Schmierereien in der Unterführung sind ästhetisches Gepöbel

„… froh sein, dass wir nicht alles bekommen, was wir verdienen!“
„… wir sollten froh sein, dass wir nicht alles bekommen, was wir verdienen!“

Nach fast jedem Wochenende müssen die Stadtreiniger in der Unterführung am Holländischen Platz anrücken, um die Überreste der freien Tage zu beseitigen – Müll, Scherben, unverdaute oder verdaute Essensreste, Schmierereien, Plakate. Ein Teil dieser „Dekoration“ der Unterführung ist eine andere Form von Gepöbel: ästhetisches Gepöbel. Gerade die Schmierereien, ihre Art und Duktus, deuten auf eine vermeintliche „Abrechnung“ mit der Stadt hin, womöglich als Stellvertreterin des „kapitalistischen Schweinesystems“. Montag früh sind die Schmierereien mit Hochdruck und Sandstrahl wieder verschwunden, um am nächsten Wochenende in ähnlicher Form wieder an die Wand gebannt zu werden. Es ist ein regelmäßiger Machtkampf um die Gestaltungshoheit der Straße bzw. des Tunnels, der einigen Menschen eine Beschäftigung sichert – Schmierern und Stadtreinigern.

Nur wird die Rechnung mit der „Abrechnung“ nicht aufgehen: Dieser farblich-verbale Sondermüll schädigt „die Stadt“ oder „den Staat“ nur unerheblich, beeinträchtigt allerdings die Gesellschaft erheblich. Das sind nicht nur die Reinigungskosten, die letztlich von allen Menschen mit Steuern und Abgaben aufgebracht werden. Es ist psychologisch erwiesen, dass dreckige Umgebungen mehr Dreck und deutlich weniger Verantwortungsgefühl bzw. Courage bei den Passanten nach sich ziehen. Das Ergebnis ist ein subjektives Un-Sicherheitsgefühl. Diese Form des Pöbelns ist damit keineswegs politisch, sondern schlicht gegen die Gesellschaft gerichtet, also asozial.

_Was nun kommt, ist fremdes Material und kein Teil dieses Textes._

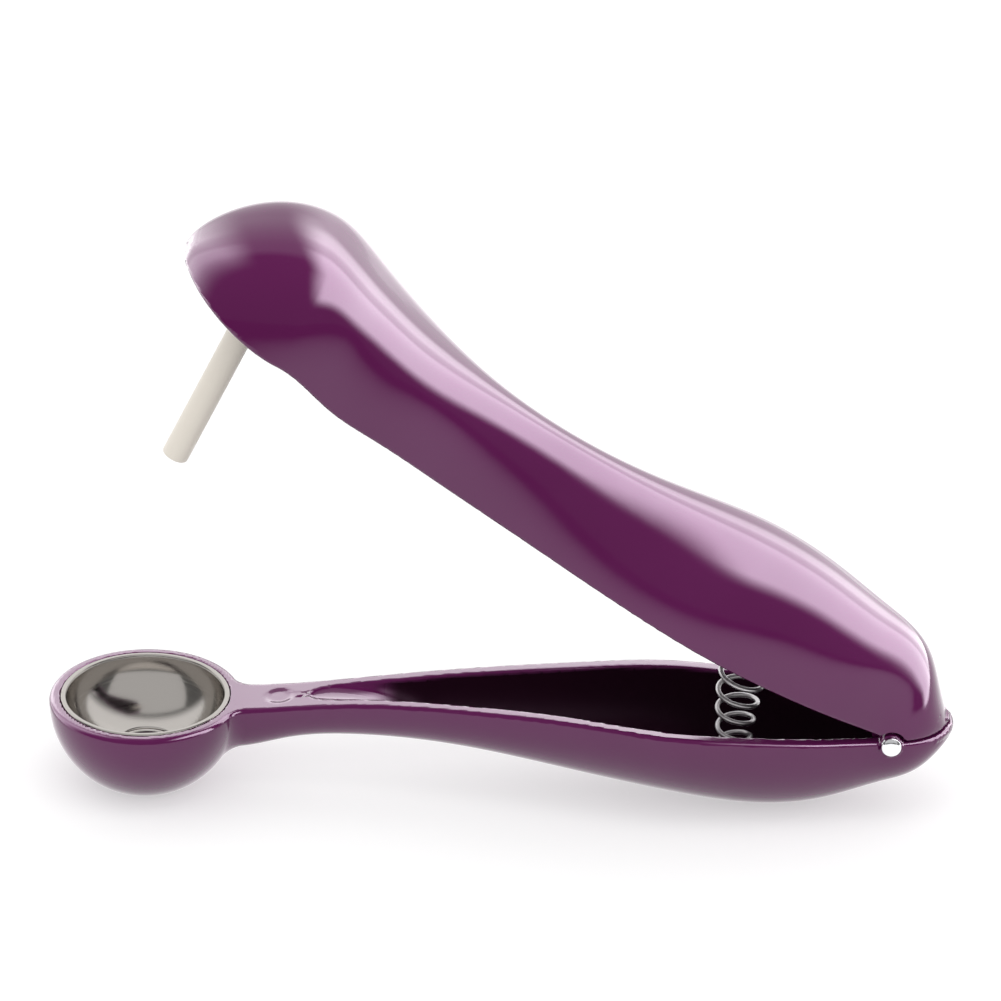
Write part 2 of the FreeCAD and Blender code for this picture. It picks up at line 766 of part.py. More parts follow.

Zudem bekommt wohl kaum ein Adressat der „Botschaften“ diese je zu lesen, sondern nur Passanten (die gesellschaftliche Mitte) und das Reinigungspersonal (werktätige Arbeiterklasse). Nur wird diese „Zielgruppe“ hierdurch abgeschreckt statt überzeugt. Folge kann das eigentliche „Anliegen“ sogar torpedieren, z.B. durch den Ruf nach stärkerer Überwachung. Die Mission ist durch vollkommen destruktives Handeln verfehlt, die Missionare haben sich selbst im politischen Diskurs disqualifiziert.